Why you should be podcasting
A new voice: Podcasting provides a new way to reach out to customers and potential customers. Podcasts help you communicate your passion and personality in a way that isn’t possible with the written word. There is something intimate and intense about your voice going directly into someone’s head through their ear buds!
Precise targeting: This technology provides a way for the quality of a message to rival the quantity of recipients in importance. “You can send fresh and compelling messages out to target audiences,” says Michael Neumeier, principal of the Arketi Group, a small-business marketing consultancy in Atlanta . “You can use it to start delivering educational content to a narrowly focused list of people. Even if it’s only 50 people, if it’s the right 50 people, it’ll do wonders for your startup.”

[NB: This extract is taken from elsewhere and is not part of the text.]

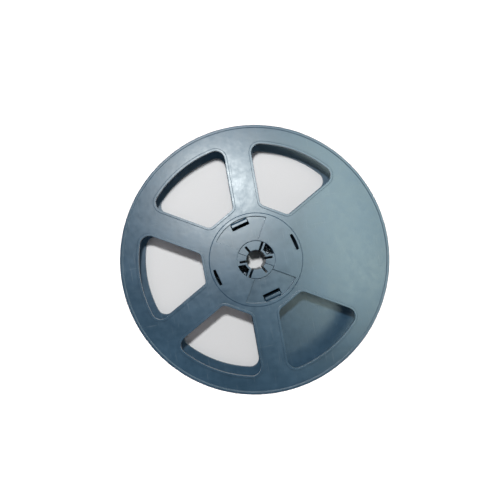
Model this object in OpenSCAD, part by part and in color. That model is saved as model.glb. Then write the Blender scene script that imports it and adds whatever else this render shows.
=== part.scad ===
// A 7-inch carrier-tape reel for surface-mount parts.
// Two identical moulded halves face each other. Each half is a flange with five windows and one solid
// label panel, and carries two opposite quadrants of the hub. The quadrants of one half fill the gaps
// between those of the other, and each half's two snap hooks catch behind the hub face of the other.

/* [Flanges] */
// Diameter of the flanges
flange_d = 178; // [160:1:200]
// Thickness of the flange web
web_t = 1.6; // [1.2:0.1:2.5]
// Height of the lips, the edge bead and the hub boss over the web
relief_h = 0.4; // [0.2:0.1:0.8]
// Clear width between the flanges
tape_space = 24.8; // [16:0.2:44]
// Width of the bead along the flange edge
bead_w = 2; // [1.5:0.1:4]
// Chamfer of the flange edge
edge_chamfer = 0.3; // [0.1:0.05:0.5]

/* [Windows] */
// Width of the spokes between the windows
spoke_w = 17.8; // [14:0.2:22]
// Width of the rim outside the windows
rim_w = 12.2; // [9:0.2:18]
// Width of the land between the hub boss and the windows
hub_land = 4.1; // [3:0.1:8]
// Radius of the windows' outer corners
outer_round = 6; // [3:0.5:8]
// Radius of the windows' inner corners
inner_round = 4; // [2:0.5:6]
// Width of the raised lip round each window
lip_w = 1.5; // [1:0.1:2.5]

/* [Hub] */
// Diameter of the hub that the tape winds on
hub_d = 61; // [58:0.5:75]
// Thickness of the hub's walls
hub_wall = 1.3; // [1:0.1:1.8]
// Overhang of the boss on the outer face beyond the hub
boss_margin = 0.6; // [0.3:0.1:1.5]
// Width of the slots in the hub that take the tape's end
tape_slot = 2.5; // [1.6:0.1:3.5]
// Gap between the halves where their quadrants lie side by side
split_gap = 0.2; // [0.1:0.05:0.3]

/* [Recesses] */
// Depth of the two recesses in the hub face
recess_depth = 1.8; // [1.4:0.1:2.4]
// Thickness of the recess floor
floor_t = 1.6; // [1.2:0.1:2.4]
// Distance from the hub's outer face to the recess
recess_rim = 1.7; // [1.2:0.1:2]
// Distance from a tape slot's middle to the recess beside it
tape_side = 3.4; // [2.6:0.1:5]
// Distance from the split between the halves to the recess beside it
split_side = 2; // [1.4:0.1:4]
// Thickness of the walls along the recess sides
side_wall = 1.2; // [0.8:0.1:1.3]

/* [Arbor] */
// Diameter of the arbor hole
bore_d = 13; // [12.8:0.1:14]
// Width of the drive slots
slot_w = 1.5; // [1.2:0.1:1.6]
// Diameter across the ends of the drive slots
slot_d = 22; // [20.2:0.1:22.6]
// Diameter of the hole in the hub face that the star stands in
collar_d = 25.4; // [25.2:0.1:30]
// Clearance of the star's nose in the collar hole of the other half, all round
collar_fit = 0.25; // [0.15:0.05:0.4]
// Thickness of the walls round the hollow teeth
tooth_wall = 1.3; // [1:0.1:1.4]
// Depth of the star's ends below the hub face
star_drop = 0.4; // [0.1:0.1:1]
// Width of the ledge between a hollow tooth's pocket and the collar hole's edge
pocket_ledge = 0.2; // [0.1:0.1:0.6]

/* [Snap hooks] */
// Width of a hook
hook_w = 11; // [8:0.5:12]
// Thickness of a hook's stem
hook_t = 1.6; // [1.2:0.1:2]
// Gap between a hook's stem and the inside of the hub
hook_gap = 2.2; // [2:0.1:3]
// Reach of the barb beyond the stem
barb_reach = 1.1; // [0.7:0.1:1.2]
// Height of the barb's edge before it slopes away
barb_edge = 0.5; // [0.3:0.1:0.6]
// Play between the barb and the recess floor that it catches
hook_play = 0.1; // [0.05:0.05:0.3]
// Depth of a hook's tip below the hub face
hook_drop = 0.3; // [0.1:0.1:0.6]
// Length of a hook's window along the radius
catch_l = 4; // [3.6:0.1:5]
// Clearance of a hook in its window on the barb's side
catch_fit = 0.3; // [0.2:0.05:0.4]
// Clearance of a hook in its window at each end
catch_side = 0.5; // [0.3:0.1:1]

/* [Hidden] */
$fn = 96;

SPOKES = 6;                                // spokes, and drive slots
step = 360 / SPOKES;                       // angle from one window to the next
split_angle = step / 2;                    // where the halves lie side by side, from the label panel
through = 1;                               // how far a cut runs past the face that it opens
arc_turn = 2.5;                            // angle between points along the windows' outer arcs
corner_turn = 10;                          // and round their corners

flange_r = flange_d / 2;
plate_t = web_t + relief_h;                // thickness at the boss, a lip or the bead
reel_w = tape_space + 2 * plate_t;         // over both hub faces
window_r = flange_r - rim_w;
hub_r = hub_d / 2;
hub_bore_r = hub_r - hub_wall;
boss_r = hub_r + boss_margin;
window_in = boss_r + hub_land;             // from the axis to a window's straight inner edge
recess_r = hub_r - recess_rim;
tub_h = recess_depth + floor_t;            // outer face to the underside of a recess
seat_z = reel_w - tub_h;                   // where a half's quadrants meet the other's recesses
collar_r = collar_d / 2;
sleeve_r = collar_r + tooth_wall;          // outside of the sleeve round the star
nose_r = collar_r - collar_fit;            // outside of the star's far end
bore_r = bore_d / 2;
hook_r = hub_bore_r - hook_gap;            // outer face of a hook's stem
catch_r = hook_r + catch_fit;              // outer edge of a hook's window
own_side = split_angle - 45;               // mid-line of a half's own quadrants
far_side = split_angle + 45;               // mid-line of the quadrants left to the other half

// The distance along its mid-line at which a wedge's sides, each at half of angle a from that line,
// start when they lie d inside two lines through the axis.
function wedge_start(a, d) = d / sin(a / 2);

// Centre of a corner that is r in radius, lies inside a window's side and touches the outer arc.
function outer_centre(side, arc, r) =
    let (off = side + r, along = sqrt(pow(arc - r, 2) - pow(off, 2)))
    [along * cos(split_angle) + off * sin(split_angle), along * sin(split_angle) - off * cos(split_angle)];

// Centre of a corner that is r in radius and touches a window's side and its inner edge.
function inner_centre(side, inner, r) =
    let (x = inner + r)
    [x, (x * sin(split_angle) - side - r) / cos(split_angle)];

// Points along an arc of radius r about a centre, from angle a to angle b, without its first or last
// point where a neighbouring arc already has it.
function arc_points(centre, r, a, b, turn, skip_first = 0, skip_last = 0) =
    let (n = ceil(abs(b - a) / turn))
    [for (i = [skip_first:n - skip_last])
        centre + r * [cos(a + (b - a) * i / n), sin(a + (b - a) * i / n)]];

// One window about the X axis, grown by g on every side: the outer arc, then two corners and their
// mirror images.
module window_shape(g = 0) {
    side = spoke_w / 2 - g;
    arc = window_r + g;
    far = outer_centre(side, arc, outer_round + g);
    near = inner_centre(side, window_in - g, inner_round + g);
    far_end = atan2(far.y, far.x);
    side_end = 90 + split_angle;
    polygon(concat(
        arc_points([0, 0], arc, -far_end, far_end, arc_turn),
        arc_points(far, outer_round + g, far_end, side_end, corner_turn, skip_first = 1),
        arc_points(near, inner_round + g, side_end, 180, corner_turn),
        arc_points([near.x, -near.y], inner_round + g, 180, 360 - side_end, corner_turn),
        arc_points([far.x, -far.y], outer_round + g, -side_end, -far_end, corner_turn, skip_last = 1)
    ));
}

// The five windows: the sixth place, on the X axis, is the label panel.
module windows(g = 0) {
    for (i = [1:SPOKES - 1]) rotate(i * step) window_shape(g);
}

// The two quadrants of the hub about mid-line m, t inside the tape slots' lines and s inside the splits.
module quadrants(m, t, s) {
    corner = m == own_side ? [s, t] : [t, s];
    for (turn = [0, 180]) rotate(m - 45 + turn) translate(corner) square(hub_d);
}

// Copies what follows to both quadrants about mid-line m.
module on_both(m) {
    for (turn = [0, 180]) rotate(m + turn) children();
}

// The flange as it lies on its outer face: boss, web and edge bead, then the lips and the windows.
module flange() {
    bead_r = flange_r - bead_w;
    difference() {
        union() {
            rotate_extrude($fn = 192) polygon([
                [0, 0],
                [boss_r - relief_h, 0],
                [boss_r, relief_h],
                [bead_r, relief_h],
                [bead_r + relief_h, 0],
                [flange_r - edge_chamfer, 0],
                [flange_r, edge_chamfer],
                [flange_r, plate_t - edge_chamfer],
                [flange_r - edge_chamfer, plate_t],
                [0, plate_t]
            ]);
            linear_extrude(plate_t) windows(lip_w);
        }
        translate([0, 0, -through]) linear_extrude(plate_t + 2 * through) windows();
    }
}

// The two trays that stand in from the flange under the recesses.
module tubs() {
    translate([0, 0, relief_h]) linear_extrude(tub_h - relief_h) intersection() {
        circle(hub_r);
        quadrants(far_side, tape_side - side_wall, split_side - side_wall);
    }
}

// What is cut from the hub face: the collar hole and the two recesses.
module hub_face_cuts() {
    translate([0, 0, -through]) cylinder(h = tub_h + 2 * through, r = collar_r);
    translate([0, 0, -through]) linear_extrude(recess_depth + through) intersection() {
        circle(recess_r);
        quadrants(far_side, tape_side, split_side);
    }
}

// The windows in the recess floors that the other half's hooks come through.
module catches() {
    on_both(far_side)
        translate([catch_r - catch_l, -hook_w / 2 - catch_side, 0])
            cube([catch_l, hook_w + 2 * catch_side, tub_h + through]);
}

// The slots in the hub face over a half's own barbs, left by the mould core that forms them.
module core_slots() {
    translate([0, 0, -through]) linear_extrude(plate_t + 2 * through) intersection() {
        circle(hub_bore_r);
        on_both(own_side) translate([hook_r, -hook_w / 2]) square([hub_wall + hook_gap, hook_w]);
    }
}

// The half's own two quadrants of the hub: a curved wall for the tape and the walls along its sides.
module quadrant_boxes() {
    translate([0, 0, relief_h]) linear_extrude(seat_z - relief_h) difference() {
        intersection() {
            circle(hub_r);
            quadrants(own_side, tape_slot / 2, split_gap / 2);
        }
        intersection() {
            circle(hub_bore_r);
            quadrants(own_side, tape_slot / 2 + hub_wall, split_gap / 2 + hub_wall);
        }
        circle(collar_r + tooth_wall / 2);
    }
}

// The ring that a half's part of the star is cut from. It steps in where it enters the other half.
module star_ring() {
    rotate_extrude() polygon([
        [bore_r, star_drop],
        [sleeve_r, star_drop],
        [sleeve_r, seat_z],
        [nose_r, seat_z],
        [nose_r, reel_w - star_drop],
        [bore_r, reel_w - star_drop]
    ]);
}

// The pocket in a whole tooth, open at the half's own face and closed at the far end.
module tooth_pocket() {
    pocket_r = collar_r - pocket_ledge;
    start = wedge_start(step, slot_w / 2 + tooth_wall);
    intersection() {
        rotate_extrude() polygon([
            [bore_r + tooth_wall, -through],
            [pocket_r, -through],
            [pocket_r, seat_z - tooth_wall],
            [nose_r - tooth_wall, seat_z - tooth_wall],
            [nose_r - tooth_wall, reel_w - star_drop - tooth_wall],
            [bore_r + tooth_wall, reel_w - star_drop - tooth_wall]
        ]);
        translate([start, 0, -through]) linear_extrude(reel_w + 2 * through) polygon([
            [0, 0],
            [hub_r, -hub_r * tan(step / 2)],
            [hub_r, hub_r * tan(step / 2)]
        ]);
    }
}

// The half's own part of the star-shaped arbor: a tooth and a half in each of its quadrants.
module star() {
    difference() {
        intersection() {
            star_ring();
            linear_extrude(reel_w) quadrants(own_side, slot_w / 2, split_gap / 2);
        }
        for (i = [0:SPOKES - 1]) rotate(i * step)
            translate([0, -slot_w / 2, 0]) cube([slot_d / 2, slot_w, reel_w]);
        on_both(split_angle - step) tooth_pocket();
    }
}

// The two snap hooks. Each reaches through the other half's recess floor and catches on it.
module hooks() {
    catch_z = reel_w - recess_depth + hook_play;
    tip_z = reel_w - hook_drop;
    on_both(own_side) rotate([90, 0, 0]) linear_extrude(hook_w, center = true) polygon([
        [hook_r - hook_t, relief_h],
        [hook_r, relief_h],
        [hook_r, catch_z],
        [hook_r + barb_reach, catch_z],
        [hook_r + barb_reach, catch_z + barb_edge],
        [hook_r, tip_z],
        [hook_r - hook_t, tip_z]
    ]);
}

// One half, lying on its outer face with its label panel on the X axis.
module reel_half() {
    difference() {
        union() {
            difference() {
                union() {
                    flange();
                    tubs();
                }
                hub_face_cuts();
                catches();
            }
            quadrant_boxes();
            star();
            hooks();
        }
        core_slots();
    }
}

// The half on top, turned face up.
module front_half() {
    color([0.43, 0.51, 0.57]) translate([0, 0, reel_w]) rotate([180, 0, 0]) reel_half();
}

// The half underneath, turned so that its quadrants fill the gaps between the front half's.
module back_half() {
    color([0.40, 0.48, 0.54]) rotate(-2 * split_angle) reel_half();
}

front_half();
back_half();
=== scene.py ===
# An empty 7-inch carrier-tape reel, lying on its back on a white sheet: two identical moulded halves,
# snapped together. Everything is in metres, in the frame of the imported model.
import math

import bpy
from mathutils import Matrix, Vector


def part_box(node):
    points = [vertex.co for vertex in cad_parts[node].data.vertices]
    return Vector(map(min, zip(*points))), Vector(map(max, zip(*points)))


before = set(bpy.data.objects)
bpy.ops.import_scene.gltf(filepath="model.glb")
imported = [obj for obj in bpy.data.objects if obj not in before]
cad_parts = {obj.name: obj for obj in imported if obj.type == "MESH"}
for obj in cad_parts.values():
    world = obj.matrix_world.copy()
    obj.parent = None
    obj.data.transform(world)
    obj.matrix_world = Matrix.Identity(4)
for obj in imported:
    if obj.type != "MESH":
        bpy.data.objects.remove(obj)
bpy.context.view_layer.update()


# The front half: a flange with five windows and a solid label panel, moulded in one shot with two hub
# quadrants, half of the star arbor and two snap hooks. It is high-impact polystyrene, dyed slate blue
# in the melt, in a mould whose faces were sparked to a fine satin.
class Shade:
    """A value in a shader. Sums, differences and products of such values are written plainly."""

    def __init__(self, tree, socket=None):
        self.tree, self.socket = tree, socket

    def node(self, kind, inputs, output=0, **settings):
        made = self.tree.nodes.new(kind)
        stops = settings.pop("stops", None)
        for name, value in settings.items():
            setattr(made, name, value)
        for number, (place, grey) in enumerate(stops or ()):
            ramp = made.color_ramp.elements
            stop = ramp[number] if number < len(ramp) else ramp.new(place)
            stop.position, stop.color = place, (grey, grey, grey, 1)
        for name, value in inputs.items():
            if isinstance(value, Shade):
                self.tree.links.new(value.socket, made.inputs[name])
            else:
                made.inputs[name].default_value = value
        return Shade(self.tree, made.outputs[output] if made.outputs else None)

    def maths(self, operation, a, b):
        return self.node("ShaderNodeMath", {0: a, 1: b}, operation=operation)

    def __add__(self, other):
        return self.maths("ADD", self, other)

    def __radd__(self, other):
        return self.maths("ADD", other, self)

    def __sub__(self, other):
        return self.maths("SUBTRACT", self, other)

    def __rsub__(self, other):
        return self.maths("SUBTRACT", other, self)

    def __mul__(self, other):
        return self.maths("MULTIPLY", self, other)

    def __rmul__(self, other):
        return self.maths("MULTIPLY", other, self)

    def ramp(self, *stops):
        return self.node("ShaderNodeValToRGB", {"Fac": self}, stops=stops)

    def mix(self, share, first, second):
        """A colour between the first, at share 0, and the second, at share 1."""
        factor, a, b, blend = 0, 6, 7, 2
        return self.node(
            "ShaderNodeMix",
            {factor: share, a: first, b: second},
            output=blend,
            data_type="RGBA",
        )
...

Industry leadership: Podcasting can help you position your company as a thought leader in your market. If you sell clothes, talk about fashion trends in your podcasts, if you provide coaching, you can offer pearls of coaching wisdom that establish your authority.
Halo effect: Just being involved with podcasting says that your company is on the cutting edge. Your involvement may produce buzz in your industry and even interest in coverage by news media.
Podcasting tricks of the trade
Leap over the low barriers to entry: It doesn’t cost much to get into podcasting, insists Charles Chapman, digital marketing manager at Babson College. “For a few hundred dollars and the web space that any company already has in place, a podcast can be put up,” Chapman says. “If it’s good word-of-mouth, bloggers and directories such as Podcast Alley and iTunes will pick up on it and do the marketing for you.”
Think creatively about content: One of the advantages of podcasting is that the “rules” are still being written. So there is plenty of room for creativity. For example, you don’t necessarily have to produce a podcast with slick audio effects in a professional studio. And you can use a podcast to create an impression of immediacy by, for instance, recording one on the floor of a trade show that you’re attending to remind your customers that you’re on top of the latest developments in your industry.
Format it effectively: Podcasts should be delivered in short bursts, from five to seven minutes long, if you’re going to use them as an education and marketing tool. And podcasts should have some frequency – maybe twice a month. “You also want to have your thoughts organized,” Neumeier says. “You don’t want it to sound like an amateur Bill and Ted’s Great Adventure.”
Ride others’ coattails: Maybe your company can participate in podcasts that are already established, Albee suggests. “If your startup has an aftermarket part for Hondas, for example, and there’s a podcast with a small but passionate following that talks about upgrading Hondas, offer to be a guest.”
Don’t count your chickens: Look at podcasting at this point as an innovative and highly focused form of marketing, not as another immediate revenue stream. “I’ve seen some motivational speakers selling subscriptions for weekly podcast content, but why would someone pay for this when there are plenty of no-cost alternatives?” says George W. Daye, of BarServ, a small company that produces a podcast.